BEGIN LISTED RECORDS
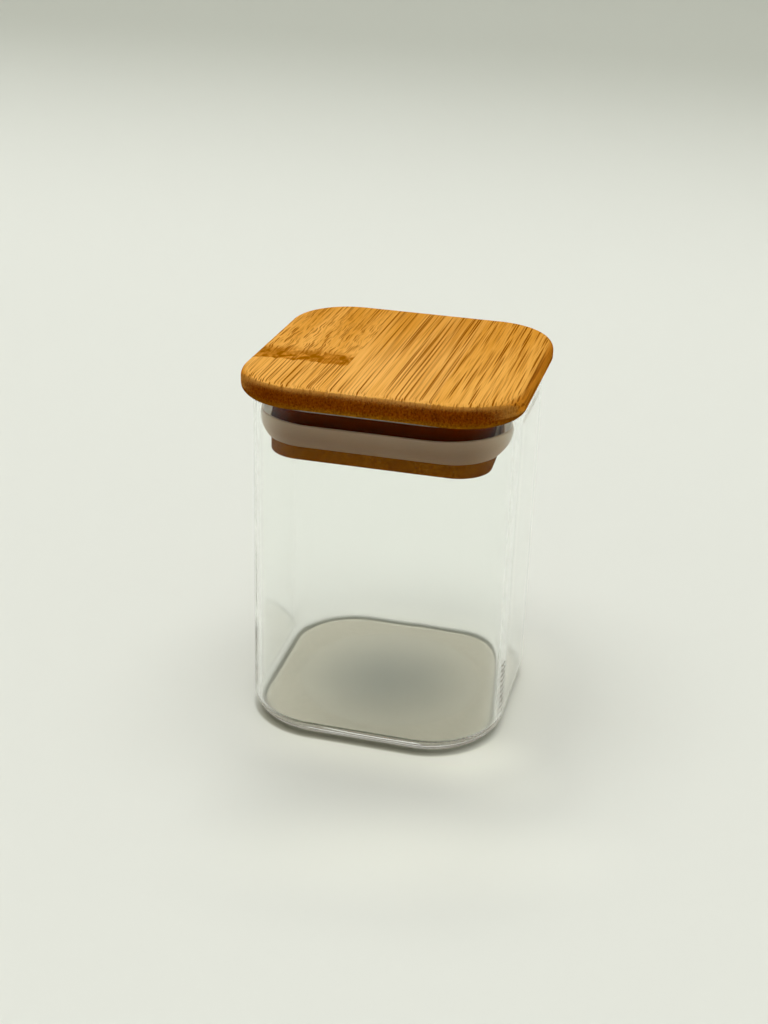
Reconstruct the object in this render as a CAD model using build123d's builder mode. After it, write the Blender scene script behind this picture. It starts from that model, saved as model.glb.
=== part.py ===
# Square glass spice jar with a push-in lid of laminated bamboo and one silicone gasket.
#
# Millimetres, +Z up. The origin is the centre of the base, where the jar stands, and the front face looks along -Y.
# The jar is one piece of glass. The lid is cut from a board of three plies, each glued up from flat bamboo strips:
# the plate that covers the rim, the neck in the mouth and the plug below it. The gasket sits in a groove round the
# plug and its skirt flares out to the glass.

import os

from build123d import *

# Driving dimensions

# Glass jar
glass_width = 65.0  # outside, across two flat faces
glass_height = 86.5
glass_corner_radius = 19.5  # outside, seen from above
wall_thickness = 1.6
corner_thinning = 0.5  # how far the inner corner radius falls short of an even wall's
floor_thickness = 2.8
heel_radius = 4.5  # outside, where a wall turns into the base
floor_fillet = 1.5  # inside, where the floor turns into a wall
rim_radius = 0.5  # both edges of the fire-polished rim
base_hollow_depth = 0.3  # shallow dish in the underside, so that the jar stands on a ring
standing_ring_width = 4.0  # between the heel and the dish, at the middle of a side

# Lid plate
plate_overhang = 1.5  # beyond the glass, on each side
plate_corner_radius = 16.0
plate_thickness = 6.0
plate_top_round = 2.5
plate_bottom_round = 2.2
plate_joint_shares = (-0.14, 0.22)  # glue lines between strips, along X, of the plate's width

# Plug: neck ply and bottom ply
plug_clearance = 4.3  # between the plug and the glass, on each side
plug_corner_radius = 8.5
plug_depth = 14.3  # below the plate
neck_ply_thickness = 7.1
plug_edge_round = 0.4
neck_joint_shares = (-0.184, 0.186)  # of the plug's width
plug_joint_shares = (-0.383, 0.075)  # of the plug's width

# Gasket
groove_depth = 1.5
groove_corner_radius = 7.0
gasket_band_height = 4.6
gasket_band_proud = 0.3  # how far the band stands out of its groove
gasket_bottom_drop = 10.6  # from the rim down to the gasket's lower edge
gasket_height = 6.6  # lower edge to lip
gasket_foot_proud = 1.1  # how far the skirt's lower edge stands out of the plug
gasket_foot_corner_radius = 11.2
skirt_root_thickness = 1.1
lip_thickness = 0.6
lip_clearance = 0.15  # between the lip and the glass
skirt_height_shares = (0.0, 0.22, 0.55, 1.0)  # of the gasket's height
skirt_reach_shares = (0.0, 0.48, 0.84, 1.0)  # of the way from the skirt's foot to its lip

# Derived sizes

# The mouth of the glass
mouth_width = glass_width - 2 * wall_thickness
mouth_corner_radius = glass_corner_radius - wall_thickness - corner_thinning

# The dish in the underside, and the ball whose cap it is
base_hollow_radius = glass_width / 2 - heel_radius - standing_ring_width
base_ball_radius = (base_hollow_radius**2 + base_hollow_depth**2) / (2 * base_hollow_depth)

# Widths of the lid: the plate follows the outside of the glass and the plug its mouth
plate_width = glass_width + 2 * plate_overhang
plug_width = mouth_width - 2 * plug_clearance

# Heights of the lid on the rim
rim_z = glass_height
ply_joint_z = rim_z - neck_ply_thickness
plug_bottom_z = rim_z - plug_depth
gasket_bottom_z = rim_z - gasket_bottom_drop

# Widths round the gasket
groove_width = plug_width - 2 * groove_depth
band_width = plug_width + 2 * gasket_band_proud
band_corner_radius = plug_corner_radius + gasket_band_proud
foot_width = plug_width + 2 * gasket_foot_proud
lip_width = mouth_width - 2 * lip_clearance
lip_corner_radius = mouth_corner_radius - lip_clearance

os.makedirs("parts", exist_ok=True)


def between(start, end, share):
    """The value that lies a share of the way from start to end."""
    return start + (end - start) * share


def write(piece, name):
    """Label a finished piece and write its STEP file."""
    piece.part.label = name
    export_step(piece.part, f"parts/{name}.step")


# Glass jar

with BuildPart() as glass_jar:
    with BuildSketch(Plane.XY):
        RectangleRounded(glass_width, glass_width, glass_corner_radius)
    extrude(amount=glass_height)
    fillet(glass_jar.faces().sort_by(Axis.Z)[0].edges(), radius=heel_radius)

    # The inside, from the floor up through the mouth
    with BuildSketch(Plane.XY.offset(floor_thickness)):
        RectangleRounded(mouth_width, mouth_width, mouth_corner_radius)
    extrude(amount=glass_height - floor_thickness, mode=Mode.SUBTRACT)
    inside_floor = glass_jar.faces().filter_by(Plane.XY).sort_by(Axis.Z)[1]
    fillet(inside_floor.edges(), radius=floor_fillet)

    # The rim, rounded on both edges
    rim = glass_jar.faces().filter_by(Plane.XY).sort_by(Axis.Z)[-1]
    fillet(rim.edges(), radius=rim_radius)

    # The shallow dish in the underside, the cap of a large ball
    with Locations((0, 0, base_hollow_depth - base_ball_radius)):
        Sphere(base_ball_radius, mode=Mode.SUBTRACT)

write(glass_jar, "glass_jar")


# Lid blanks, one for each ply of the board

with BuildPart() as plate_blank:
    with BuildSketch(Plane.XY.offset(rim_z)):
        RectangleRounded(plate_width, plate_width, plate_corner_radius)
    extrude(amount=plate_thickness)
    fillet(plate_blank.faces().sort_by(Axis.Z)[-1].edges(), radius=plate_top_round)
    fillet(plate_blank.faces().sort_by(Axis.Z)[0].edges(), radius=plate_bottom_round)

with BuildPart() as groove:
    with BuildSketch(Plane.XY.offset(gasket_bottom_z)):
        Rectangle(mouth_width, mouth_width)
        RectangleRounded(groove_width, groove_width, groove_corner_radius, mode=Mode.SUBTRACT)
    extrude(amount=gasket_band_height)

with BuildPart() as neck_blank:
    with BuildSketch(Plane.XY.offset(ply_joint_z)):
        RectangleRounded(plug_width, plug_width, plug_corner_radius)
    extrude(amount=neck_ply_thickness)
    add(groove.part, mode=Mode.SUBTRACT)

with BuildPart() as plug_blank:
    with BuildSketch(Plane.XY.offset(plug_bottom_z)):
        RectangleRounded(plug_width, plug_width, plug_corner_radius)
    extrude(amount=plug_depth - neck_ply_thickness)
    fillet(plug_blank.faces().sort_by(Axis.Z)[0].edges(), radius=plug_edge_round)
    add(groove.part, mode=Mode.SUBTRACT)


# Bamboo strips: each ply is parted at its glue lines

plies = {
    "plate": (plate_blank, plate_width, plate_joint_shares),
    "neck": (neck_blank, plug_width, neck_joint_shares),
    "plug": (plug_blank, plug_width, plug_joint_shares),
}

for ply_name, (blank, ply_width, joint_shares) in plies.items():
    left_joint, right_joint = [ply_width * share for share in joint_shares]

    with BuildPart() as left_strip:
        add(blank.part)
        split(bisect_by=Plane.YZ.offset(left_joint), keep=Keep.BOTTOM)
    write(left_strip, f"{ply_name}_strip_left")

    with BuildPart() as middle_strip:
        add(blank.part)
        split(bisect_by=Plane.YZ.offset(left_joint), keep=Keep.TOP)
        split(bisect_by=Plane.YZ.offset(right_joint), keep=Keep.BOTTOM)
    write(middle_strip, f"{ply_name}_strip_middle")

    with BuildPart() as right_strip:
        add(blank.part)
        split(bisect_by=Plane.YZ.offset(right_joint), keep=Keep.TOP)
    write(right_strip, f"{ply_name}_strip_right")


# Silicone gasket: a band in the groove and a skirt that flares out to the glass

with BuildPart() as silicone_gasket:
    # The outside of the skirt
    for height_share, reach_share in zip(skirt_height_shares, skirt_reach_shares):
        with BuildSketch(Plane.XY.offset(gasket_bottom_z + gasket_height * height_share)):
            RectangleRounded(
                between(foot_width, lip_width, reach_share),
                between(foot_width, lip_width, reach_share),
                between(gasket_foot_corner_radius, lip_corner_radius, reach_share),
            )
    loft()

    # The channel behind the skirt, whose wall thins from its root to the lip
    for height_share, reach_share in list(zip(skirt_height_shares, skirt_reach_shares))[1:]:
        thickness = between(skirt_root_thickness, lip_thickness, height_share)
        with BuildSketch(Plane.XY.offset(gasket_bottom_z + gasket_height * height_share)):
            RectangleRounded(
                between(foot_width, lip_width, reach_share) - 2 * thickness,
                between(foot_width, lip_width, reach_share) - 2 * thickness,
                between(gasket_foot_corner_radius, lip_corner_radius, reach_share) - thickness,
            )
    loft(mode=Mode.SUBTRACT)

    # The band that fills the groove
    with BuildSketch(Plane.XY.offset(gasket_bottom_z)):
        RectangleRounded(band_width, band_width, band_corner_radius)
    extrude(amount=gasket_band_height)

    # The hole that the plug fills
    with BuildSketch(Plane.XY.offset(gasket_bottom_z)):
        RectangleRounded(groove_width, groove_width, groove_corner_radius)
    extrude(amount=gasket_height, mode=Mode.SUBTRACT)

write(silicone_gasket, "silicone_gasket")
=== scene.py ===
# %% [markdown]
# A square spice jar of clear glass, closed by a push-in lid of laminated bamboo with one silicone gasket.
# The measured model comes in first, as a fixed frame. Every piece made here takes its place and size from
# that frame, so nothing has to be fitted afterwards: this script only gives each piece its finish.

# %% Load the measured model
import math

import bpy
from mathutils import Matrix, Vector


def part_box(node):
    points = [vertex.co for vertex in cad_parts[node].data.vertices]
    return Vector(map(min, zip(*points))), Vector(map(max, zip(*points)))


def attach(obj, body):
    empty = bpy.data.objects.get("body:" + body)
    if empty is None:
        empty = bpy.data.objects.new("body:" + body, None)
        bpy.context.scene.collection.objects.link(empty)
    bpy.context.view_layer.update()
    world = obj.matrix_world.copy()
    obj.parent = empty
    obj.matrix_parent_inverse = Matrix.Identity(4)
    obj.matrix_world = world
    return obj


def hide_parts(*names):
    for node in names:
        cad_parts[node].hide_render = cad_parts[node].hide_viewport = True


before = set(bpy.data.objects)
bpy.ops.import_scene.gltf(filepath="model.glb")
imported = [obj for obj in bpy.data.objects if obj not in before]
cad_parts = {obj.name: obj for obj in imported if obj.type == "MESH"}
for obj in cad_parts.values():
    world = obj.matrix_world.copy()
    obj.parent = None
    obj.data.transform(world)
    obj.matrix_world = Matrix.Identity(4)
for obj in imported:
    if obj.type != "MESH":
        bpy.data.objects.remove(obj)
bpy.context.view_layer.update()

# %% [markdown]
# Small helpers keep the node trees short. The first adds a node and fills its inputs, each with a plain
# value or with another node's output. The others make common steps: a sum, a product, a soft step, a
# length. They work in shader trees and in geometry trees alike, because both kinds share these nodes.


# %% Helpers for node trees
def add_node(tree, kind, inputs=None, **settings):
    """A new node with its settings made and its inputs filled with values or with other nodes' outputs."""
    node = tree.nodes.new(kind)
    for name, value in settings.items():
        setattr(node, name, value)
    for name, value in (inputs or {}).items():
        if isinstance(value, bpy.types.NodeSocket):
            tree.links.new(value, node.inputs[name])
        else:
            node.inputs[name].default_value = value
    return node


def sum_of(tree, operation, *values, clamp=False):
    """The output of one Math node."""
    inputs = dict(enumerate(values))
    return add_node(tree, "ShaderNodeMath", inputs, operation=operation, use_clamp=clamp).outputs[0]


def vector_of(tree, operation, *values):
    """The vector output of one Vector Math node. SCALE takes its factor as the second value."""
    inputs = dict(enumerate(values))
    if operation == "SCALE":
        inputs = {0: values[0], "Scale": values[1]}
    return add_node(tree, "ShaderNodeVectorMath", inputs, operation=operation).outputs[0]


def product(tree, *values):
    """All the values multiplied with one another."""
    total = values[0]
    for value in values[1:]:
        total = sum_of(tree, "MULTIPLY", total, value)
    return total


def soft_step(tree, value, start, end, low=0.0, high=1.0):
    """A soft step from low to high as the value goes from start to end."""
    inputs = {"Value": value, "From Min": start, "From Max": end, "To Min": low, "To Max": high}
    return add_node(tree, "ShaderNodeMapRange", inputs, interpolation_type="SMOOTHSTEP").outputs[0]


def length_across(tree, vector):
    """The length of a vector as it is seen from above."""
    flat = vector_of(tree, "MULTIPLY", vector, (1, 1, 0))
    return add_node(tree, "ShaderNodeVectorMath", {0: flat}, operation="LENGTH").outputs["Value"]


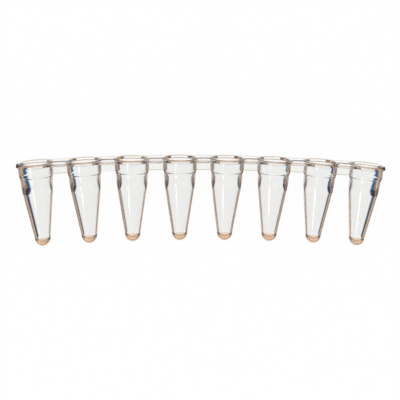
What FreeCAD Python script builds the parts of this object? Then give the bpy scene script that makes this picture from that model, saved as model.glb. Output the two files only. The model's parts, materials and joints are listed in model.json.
END LISTED RECORDS
Look back at the entries above. Retype the line with "# The hole that the plug fills", the line with "points = [vertex.co", and all lines in between.

> _RESPONSE TO THE EXERCISE_
    # The hole that the plug fills
    with BuildSketch(Plane.XY.offset(gasket_bottom_z)):
        RectangleRounded(groove_width, groove_width, groove_corner_radius)
    extrude(amount=gasket_height, mode=Mode.SUBTRACT)

write(silicone_gasket, "silicone_gasket")
=== scene.py ===
# %% [markdown]
# A square spice jar of clear glass, closed by a push-in lid of laminated bamboo with one silicone gasket.
# The measured model comes in first, as a fixed frame. Every piece made here takes its place and size from
# that frame, so nothing has to be fitted afterwards: this script only gives each piece its finish.

# %% Load the measured model
import math

import bpy
from mathutils import Matrix, Vector


def part_box(node):
    points = [vertex.co for vertex in cad_parts[node].data.vertices]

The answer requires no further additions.